Because I don't think one would help; Hayman's singing as a guy so intent on his desire (as avoidance mechanism as much as anything) that fitting into some sort of meter would be a waste of energy, and so he just ditches one. But it all fits. The track just keeps galloping under him and he doesn't ride it so much as ignore it. The thematic match is obvious. It's why I can't get away from “Painting and Kissing,” too; if events in my life bring the lyrics to mind then I get them stuck for hours, and if that doesn't happen than the organ or bass lodges there instead. Like everyone with a big record collection I don't manage to listen to large swathes of it on very much of a regular basis; We Love the City is a solid album, but this is always the song that gets me to pull it out again. I can honestly say that I don't think a week has passed since 2004 without my hearing this song in my head for at least thirty seconds.

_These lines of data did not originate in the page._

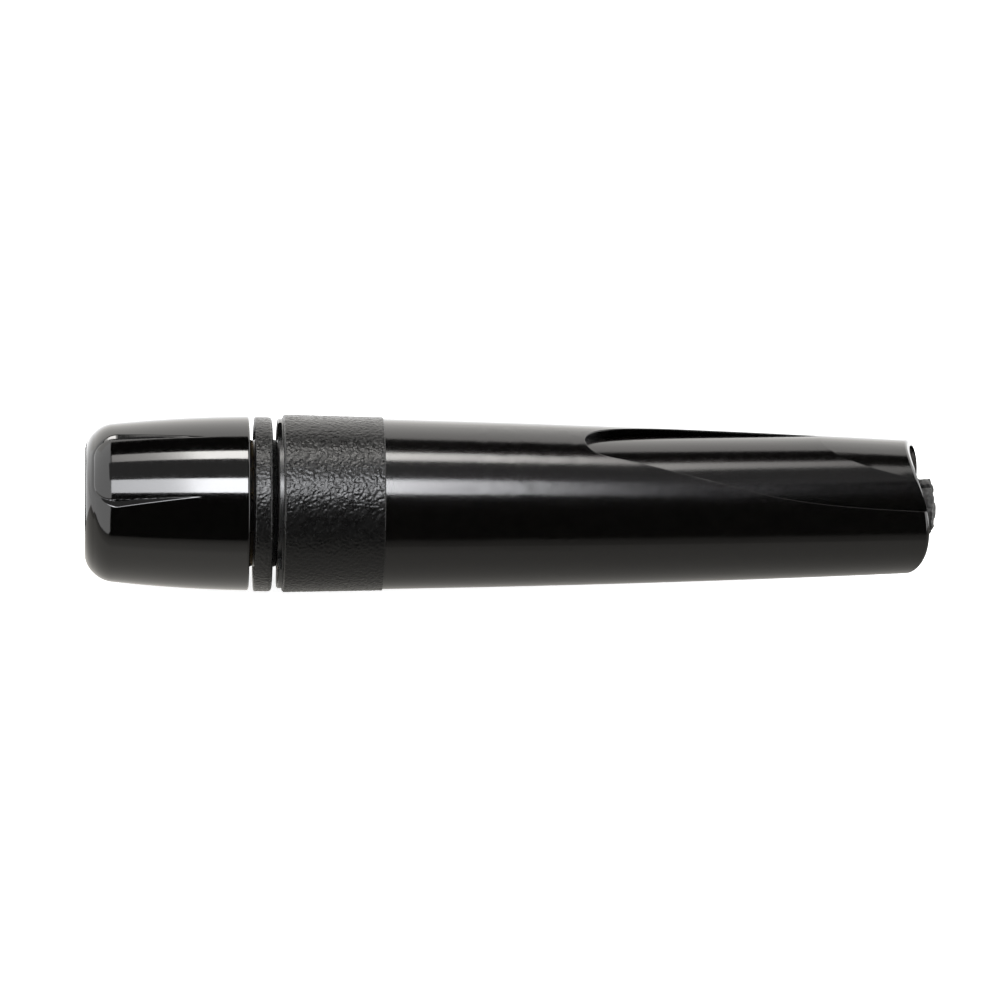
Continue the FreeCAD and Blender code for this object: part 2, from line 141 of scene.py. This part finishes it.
# Stage, in metres. A fade lists pairs of a place along an axis and the share of the full glow there.
FLOOR_REACH = 6.0
FLOOR_GLOW = 0.85
WORLD_GLOW = 1.7
WARM = (1.0, 0.98, 0.95)
OLIVE = (1.0, 0.97, 0.91)
COOL = (0.96, 0.97, 1.0)
STRIP_FADE = (
    (-0.2, 0.0), (-0.17, 0.2), (-0.116, 0.3), (-0.091, 0.55), (-0.075, 1.0), (0.0, 1.0), (0.054, 0.6),
    (0.07, 0.42), (0.1, 0.2), (0.13, 0.2), (0.15, 0.07), (0.165, 0.12), (1.0, 0.1),
)
BOX_FADE = (
    (-0.2, 0.0), (-0.18, 0.4), (-0.104, 0.52), (-0.09, 0.62), (-0.075, 1.0), (0.0, 1.0), (0.034, 0.6),
    (0.044, 0.48), (0.0588, 0.3), (0.064, 0.02), (0.07, 0.05), (0.087, 0.05), (0.09, 0.0),
)
TABLE_FADE = ((-0.044, 0.0), (-0.041, 0.3), (-0.032, 0.6), (-0.026, 0.72), (-0.022, 0.95), (0.01, 1.0))


def around(angle):
    """The unit vector square to the axis at an angle."""
    a = math.radians(angle)
    return Vector((0, -math.cos(a), math.sin(a)))


# ---------------------------------------------------------------- materials

def new_material(name):
    material = bpy.data.materials.new(name)
    material.use_nodes = True
    tree = material.node_tree
    shader = tree.nodes["Principled BSDF"]
    return material, tree, shader


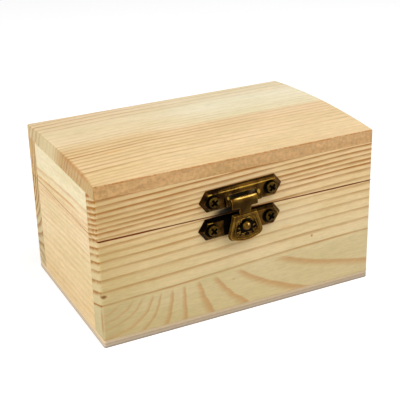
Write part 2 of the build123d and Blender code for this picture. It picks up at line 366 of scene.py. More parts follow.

And if it's only thirty seconds, it's probably the end of the song; Hayman can only respond to her accusation with an “Oh oh oh! / Oh my lord!” at first, but the eventual result leaves things powerfully unspoken and unresolved: “Every single day / I get down and pray she'll change her mind / She'll change her mind.” He's not really listening, he's not really changing, but he's really in love. He thinks. Maybe it's in giving us her side of the story that he's trying to admit that he's worried she might be right, something he needs to at least consider if this is going to go anywhere. But I don't think so; earlier on, just before she walks out, he sings with desperate force “And as her kissing got worse / Oh her paintings improved, but what does that prove? / It proves nothing.” He doesn't sound very convinced, but you try and get him to admit it.